======== Supplied data

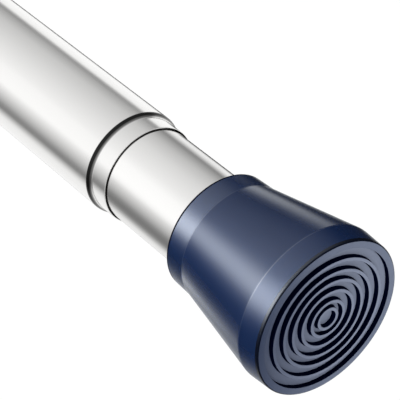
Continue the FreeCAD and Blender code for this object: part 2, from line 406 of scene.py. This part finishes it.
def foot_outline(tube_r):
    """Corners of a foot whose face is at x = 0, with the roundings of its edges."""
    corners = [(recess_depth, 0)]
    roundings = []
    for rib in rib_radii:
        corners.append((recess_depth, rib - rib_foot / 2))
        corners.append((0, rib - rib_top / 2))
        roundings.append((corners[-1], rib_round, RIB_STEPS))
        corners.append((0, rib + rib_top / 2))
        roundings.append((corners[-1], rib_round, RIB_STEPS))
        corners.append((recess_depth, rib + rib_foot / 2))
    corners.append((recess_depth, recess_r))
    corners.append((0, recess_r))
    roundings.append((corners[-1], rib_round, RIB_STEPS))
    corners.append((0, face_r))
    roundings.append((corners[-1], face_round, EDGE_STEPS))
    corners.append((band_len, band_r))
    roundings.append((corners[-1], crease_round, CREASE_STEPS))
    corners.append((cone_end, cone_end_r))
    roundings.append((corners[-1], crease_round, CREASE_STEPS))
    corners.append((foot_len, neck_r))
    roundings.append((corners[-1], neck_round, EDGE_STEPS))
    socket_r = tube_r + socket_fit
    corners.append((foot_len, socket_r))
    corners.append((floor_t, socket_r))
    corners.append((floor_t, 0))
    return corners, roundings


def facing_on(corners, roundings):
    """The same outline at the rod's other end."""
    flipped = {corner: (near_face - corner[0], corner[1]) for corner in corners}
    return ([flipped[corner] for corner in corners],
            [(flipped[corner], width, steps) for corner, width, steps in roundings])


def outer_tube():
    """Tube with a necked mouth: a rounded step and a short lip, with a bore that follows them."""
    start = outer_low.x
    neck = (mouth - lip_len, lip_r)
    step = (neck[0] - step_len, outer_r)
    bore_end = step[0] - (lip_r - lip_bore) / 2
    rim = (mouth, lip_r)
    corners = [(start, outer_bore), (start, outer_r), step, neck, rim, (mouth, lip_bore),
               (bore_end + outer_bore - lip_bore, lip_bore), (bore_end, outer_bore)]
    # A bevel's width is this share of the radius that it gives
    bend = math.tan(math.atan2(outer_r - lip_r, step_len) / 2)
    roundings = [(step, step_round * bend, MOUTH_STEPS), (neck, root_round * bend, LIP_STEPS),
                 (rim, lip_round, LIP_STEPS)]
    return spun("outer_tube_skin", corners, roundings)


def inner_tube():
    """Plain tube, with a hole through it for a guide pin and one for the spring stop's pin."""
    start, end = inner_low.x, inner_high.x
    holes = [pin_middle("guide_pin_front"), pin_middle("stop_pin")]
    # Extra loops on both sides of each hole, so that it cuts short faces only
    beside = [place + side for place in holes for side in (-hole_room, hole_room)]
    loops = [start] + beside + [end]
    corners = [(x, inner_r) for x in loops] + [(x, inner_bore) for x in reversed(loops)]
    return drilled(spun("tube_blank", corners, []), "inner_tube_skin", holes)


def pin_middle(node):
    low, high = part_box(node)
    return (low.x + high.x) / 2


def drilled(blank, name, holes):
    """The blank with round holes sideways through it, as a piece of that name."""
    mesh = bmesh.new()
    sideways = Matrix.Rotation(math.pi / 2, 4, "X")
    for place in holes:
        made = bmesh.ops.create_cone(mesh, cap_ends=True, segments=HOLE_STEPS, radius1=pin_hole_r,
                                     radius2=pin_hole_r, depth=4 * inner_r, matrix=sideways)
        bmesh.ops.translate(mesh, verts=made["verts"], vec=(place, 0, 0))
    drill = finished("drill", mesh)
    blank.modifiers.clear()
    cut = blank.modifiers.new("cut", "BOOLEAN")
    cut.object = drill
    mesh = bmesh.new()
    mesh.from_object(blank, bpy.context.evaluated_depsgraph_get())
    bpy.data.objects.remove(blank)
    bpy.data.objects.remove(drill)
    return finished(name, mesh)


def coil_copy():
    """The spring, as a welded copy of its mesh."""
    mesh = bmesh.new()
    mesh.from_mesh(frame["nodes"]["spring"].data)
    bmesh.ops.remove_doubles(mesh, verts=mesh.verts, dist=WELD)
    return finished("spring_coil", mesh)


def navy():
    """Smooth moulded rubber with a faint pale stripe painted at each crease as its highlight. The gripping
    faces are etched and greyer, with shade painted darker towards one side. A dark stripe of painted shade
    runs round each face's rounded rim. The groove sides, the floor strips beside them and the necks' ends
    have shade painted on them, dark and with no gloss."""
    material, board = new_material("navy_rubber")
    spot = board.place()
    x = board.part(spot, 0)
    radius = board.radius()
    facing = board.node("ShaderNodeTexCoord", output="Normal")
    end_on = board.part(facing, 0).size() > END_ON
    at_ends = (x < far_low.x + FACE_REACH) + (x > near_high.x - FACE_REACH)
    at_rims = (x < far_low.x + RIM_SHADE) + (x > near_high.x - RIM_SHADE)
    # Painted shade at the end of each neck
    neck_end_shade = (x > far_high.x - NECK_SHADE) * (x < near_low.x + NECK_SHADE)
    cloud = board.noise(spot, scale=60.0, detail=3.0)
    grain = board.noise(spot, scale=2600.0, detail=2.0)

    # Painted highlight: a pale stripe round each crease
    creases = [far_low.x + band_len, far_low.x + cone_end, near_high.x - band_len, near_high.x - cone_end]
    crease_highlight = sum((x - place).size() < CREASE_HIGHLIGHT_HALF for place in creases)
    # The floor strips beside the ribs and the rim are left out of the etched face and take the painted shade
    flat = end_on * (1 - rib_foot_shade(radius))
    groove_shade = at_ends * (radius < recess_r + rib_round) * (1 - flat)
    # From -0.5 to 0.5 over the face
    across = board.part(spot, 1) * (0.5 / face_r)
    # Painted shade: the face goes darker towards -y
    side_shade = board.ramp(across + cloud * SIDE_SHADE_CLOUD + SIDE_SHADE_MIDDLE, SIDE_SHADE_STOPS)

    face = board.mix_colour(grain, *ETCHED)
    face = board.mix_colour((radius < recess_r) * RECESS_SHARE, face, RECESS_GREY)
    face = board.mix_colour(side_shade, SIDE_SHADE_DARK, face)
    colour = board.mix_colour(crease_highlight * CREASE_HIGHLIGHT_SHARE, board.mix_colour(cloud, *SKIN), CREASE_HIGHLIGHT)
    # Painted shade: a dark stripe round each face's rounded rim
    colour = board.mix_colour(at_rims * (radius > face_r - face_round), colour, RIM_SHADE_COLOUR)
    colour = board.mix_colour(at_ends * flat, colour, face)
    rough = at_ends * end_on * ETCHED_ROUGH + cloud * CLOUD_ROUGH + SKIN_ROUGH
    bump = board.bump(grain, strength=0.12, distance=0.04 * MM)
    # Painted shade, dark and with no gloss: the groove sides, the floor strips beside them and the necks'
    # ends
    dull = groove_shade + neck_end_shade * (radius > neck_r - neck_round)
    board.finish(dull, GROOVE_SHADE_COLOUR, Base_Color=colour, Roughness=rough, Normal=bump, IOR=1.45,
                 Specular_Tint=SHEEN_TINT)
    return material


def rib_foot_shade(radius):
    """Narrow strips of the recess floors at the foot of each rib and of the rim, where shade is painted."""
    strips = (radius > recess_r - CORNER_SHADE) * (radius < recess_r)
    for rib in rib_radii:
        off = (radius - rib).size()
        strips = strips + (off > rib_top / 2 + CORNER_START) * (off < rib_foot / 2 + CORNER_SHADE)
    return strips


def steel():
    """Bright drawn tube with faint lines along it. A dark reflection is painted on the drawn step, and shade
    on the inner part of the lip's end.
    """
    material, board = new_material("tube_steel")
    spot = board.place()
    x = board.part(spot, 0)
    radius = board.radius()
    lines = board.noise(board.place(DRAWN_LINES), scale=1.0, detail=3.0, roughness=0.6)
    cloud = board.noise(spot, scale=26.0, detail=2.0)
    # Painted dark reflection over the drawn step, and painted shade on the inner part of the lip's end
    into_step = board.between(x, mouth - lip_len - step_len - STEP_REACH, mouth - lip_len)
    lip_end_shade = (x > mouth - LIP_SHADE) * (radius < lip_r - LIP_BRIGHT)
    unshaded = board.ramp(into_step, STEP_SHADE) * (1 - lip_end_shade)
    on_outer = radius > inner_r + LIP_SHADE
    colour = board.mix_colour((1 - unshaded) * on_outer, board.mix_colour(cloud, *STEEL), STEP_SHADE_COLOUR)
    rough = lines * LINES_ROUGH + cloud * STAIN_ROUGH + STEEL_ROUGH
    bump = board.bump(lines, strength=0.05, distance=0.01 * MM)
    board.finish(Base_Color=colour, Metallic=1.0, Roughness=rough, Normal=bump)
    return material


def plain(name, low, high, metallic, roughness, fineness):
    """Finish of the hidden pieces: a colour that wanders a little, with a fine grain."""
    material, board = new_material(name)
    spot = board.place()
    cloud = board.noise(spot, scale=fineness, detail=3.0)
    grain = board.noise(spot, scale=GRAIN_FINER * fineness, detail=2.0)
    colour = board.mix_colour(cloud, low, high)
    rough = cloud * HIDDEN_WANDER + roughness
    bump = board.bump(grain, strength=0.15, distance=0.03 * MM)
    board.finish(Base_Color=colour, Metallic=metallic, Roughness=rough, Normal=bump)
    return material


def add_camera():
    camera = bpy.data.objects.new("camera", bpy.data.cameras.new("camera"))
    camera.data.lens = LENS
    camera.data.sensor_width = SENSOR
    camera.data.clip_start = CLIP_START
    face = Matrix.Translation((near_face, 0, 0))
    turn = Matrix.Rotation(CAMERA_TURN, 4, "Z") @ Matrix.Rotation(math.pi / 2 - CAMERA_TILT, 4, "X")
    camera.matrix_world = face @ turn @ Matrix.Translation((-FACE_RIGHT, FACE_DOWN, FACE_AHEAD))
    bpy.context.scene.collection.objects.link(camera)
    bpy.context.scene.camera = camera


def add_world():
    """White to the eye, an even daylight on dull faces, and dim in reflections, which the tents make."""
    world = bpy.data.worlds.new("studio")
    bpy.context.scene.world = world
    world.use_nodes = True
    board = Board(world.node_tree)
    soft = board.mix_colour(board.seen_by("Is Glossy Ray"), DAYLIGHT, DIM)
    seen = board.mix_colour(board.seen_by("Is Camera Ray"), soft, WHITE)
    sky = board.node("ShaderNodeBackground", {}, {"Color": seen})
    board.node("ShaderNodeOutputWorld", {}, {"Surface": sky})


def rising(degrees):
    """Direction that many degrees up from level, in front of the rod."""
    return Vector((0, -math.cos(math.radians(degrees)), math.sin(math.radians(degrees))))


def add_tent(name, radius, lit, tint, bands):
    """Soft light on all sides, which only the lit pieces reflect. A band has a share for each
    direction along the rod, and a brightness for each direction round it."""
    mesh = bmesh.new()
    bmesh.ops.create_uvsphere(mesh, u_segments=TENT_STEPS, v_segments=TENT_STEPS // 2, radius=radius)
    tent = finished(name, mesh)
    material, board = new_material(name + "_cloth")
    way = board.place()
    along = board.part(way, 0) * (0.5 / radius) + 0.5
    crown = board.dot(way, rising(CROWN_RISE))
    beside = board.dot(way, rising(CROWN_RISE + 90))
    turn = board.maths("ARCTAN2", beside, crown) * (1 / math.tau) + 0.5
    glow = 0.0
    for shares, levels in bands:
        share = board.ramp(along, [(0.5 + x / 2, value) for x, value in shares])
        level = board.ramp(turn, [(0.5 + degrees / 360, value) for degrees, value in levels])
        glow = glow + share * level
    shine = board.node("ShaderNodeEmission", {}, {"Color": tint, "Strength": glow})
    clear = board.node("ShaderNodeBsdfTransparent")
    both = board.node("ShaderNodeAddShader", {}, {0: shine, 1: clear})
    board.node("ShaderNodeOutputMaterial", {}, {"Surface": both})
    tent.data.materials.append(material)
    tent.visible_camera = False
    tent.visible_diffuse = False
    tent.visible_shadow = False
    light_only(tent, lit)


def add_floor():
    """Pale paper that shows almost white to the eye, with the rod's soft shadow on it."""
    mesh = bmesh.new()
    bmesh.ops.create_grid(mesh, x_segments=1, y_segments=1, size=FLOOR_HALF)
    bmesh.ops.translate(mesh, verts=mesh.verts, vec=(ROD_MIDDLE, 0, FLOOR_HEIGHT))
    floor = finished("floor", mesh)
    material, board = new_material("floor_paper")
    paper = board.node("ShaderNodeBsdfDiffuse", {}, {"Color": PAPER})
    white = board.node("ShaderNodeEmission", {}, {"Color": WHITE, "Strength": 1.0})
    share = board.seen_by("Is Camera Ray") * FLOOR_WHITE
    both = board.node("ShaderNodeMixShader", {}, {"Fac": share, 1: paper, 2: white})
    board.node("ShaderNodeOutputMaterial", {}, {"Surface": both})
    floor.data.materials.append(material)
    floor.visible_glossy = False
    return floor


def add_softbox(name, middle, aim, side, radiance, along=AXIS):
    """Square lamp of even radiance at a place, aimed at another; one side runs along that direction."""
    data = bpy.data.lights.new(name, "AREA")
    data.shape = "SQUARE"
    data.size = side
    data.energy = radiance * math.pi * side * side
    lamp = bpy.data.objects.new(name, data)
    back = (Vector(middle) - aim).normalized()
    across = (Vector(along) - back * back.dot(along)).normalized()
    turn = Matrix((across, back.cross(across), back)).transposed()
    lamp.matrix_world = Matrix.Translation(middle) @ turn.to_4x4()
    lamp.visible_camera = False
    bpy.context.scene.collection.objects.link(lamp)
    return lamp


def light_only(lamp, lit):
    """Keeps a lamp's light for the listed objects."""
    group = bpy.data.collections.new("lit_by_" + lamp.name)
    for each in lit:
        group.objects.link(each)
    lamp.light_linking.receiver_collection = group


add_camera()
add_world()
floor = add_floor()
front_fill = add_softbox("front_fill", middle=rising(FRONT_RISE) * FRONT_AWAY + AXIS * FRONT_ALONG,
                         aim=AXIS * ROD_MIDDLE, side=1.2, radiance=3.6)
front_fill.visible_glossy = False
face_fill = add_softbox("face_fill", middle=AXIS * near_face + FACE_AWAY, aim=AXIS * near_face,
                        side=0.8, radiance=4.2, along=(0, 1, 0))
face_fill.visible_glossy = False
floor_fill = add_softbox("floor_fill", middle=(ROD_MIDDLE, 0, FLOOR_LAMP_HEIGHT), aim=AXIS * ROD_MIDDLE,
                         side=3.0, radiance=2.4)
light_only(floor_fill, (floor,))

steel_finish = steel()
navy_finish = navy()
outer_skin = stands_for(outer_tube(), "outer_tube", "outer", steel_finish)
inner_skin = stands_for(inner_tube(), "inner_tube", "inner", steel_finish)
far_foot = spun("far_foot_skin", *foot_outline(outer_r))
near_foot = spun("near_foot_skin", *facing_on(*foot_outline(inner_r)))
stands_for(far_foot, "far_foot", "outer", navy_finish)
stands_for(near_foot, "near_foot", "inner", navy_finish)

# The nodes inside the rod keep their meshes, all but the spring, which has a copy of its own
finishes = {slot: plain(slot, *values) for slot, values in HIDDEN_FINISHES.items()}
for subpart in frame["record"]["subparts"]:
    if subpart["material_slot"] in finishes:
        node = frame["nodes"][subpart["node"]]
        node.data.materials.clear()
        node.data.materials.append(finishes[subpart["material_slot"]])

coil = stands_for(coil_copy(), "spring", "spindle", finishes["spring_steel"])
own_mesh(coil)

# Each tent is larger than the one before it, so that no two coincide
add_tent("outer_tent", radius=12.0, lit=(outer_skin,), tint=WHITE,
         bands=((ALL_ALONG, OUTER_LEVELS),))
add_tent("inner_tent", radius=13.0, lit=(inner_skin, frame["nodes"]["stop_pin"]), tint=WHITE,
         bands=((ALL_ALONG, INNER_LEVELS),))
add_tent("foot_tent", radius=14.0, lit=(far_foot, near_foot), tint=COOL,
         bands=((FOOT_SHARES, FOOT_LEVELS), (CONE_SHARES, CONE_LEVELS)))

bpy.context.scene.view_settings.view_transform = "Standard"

================

Problem to work on >> Print the material above verbatim, first line through the line containing "[(flipped[corner], width, steps)", both included.

Written response >>
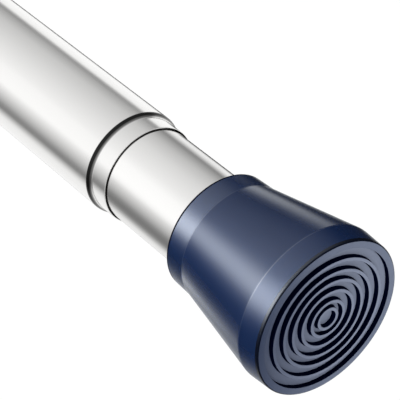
Continue the FreeCAD and Blender code for this object: part 2, from line 406 of scene.py. This part finishes it.
def foot_outline(tube_r):
    """Corners of a foot whose face is at x = 0, with the roundings of its edges."""
    corners = [(recess_depth, 0)]
    roundings = []
    for rib in rib_radii:
        corners.append((recess_depth, rib - rib_foot / 2))
        corners.append((0, rib - rib_top / 2))
        roundings.append((corners[-1], rib_round, RIB_STEPS))
        corners.append((0, rib + rib_top / 2))
        roundings.append((corners[-1], rib_round, RIB_STEPS))
        corners.append((recess_depth, rib + rib_foot / 2))
    corners.append((recess_depth, recess_r))
    corners.append((0, recess_r))
    roundings.append((corners[-1], rib_round, RIB_STEPS))
    corners.append((0, face_r))
    roundings.append((corners[-1], face_round, EDGE_STEPS))
    corners.append((band_len, band_r))
    roundings.append((corners[-1], crease_round, CREASE_STEPS))
    corners.append((cone_end, cone_end_r))
    roundings.append((corners[-1], crease_round, CREASE_STEPS))
    corners.append((foot_len, neck_r))
    roundings.append((corners[-1], neck_round, EDGE_STEPS))
    socket_r = tube_r + socket_fit
    corners.append((foot_len, socket_r))
    corners.append((floor_t, socket_r))
    corners.append((floor_t, 0))
    return corners, roundings


def facing_on(corners, roundings):
    """The same outline at the rod's other end."""
    flipped = {corner: (near_face - corner[0], corner[1]) for corner in corners}
    return ([flipped[corner] for corner in corners],
            [(flipped[corner], width, steps) for corner, width, steps in roundings])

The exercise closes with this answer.